Dunietz Receives AAAS Mass Media Fellowship

Byron SpiceMonday, June 5, 2017

Ph.D student Jesse Dunietz will spend 10 weeks this summer at Scientific American magazine as an American Association for the Advancement of Science Mass Media fellow.

Jesse Dunietz, a Ph.D. candidate in the Computer Science Department, will spend 10 weeks this summer at the New York offices of Scientific American magazine as an American Association for the Advancement of Science Mass Media fellow.

The highly competitive Mass Media Science and Engineering Fellowship program places science, engineering and mathematics students at leading media organizations nationwide. By reporting, writing and editing for publications and broadcasts, fellows sharpen their communication skills and learn how to make scientific and engineering issues easy for the public to understand.

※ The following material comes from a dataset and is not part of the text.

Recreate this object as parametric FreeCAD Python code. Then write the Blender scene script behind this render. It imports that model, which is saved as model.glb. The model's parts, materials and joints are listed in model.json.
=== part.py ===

Dunietz, who earned a bachelor's degree in computer science at MIT, works with Jaime Carbonell and Lori Levin of the Language Technologies Institute to study the semantics of natural-language text. He also has a long-standing interest in communicating science to non-technical audiences. Since coming to Carnegie Mellon in 2011, he's helped found Public Communication for Researchers, a professional development program that helps graduate students improve their ability to explain science to non-experts.

He is one of 20 fellows in the 2017 class.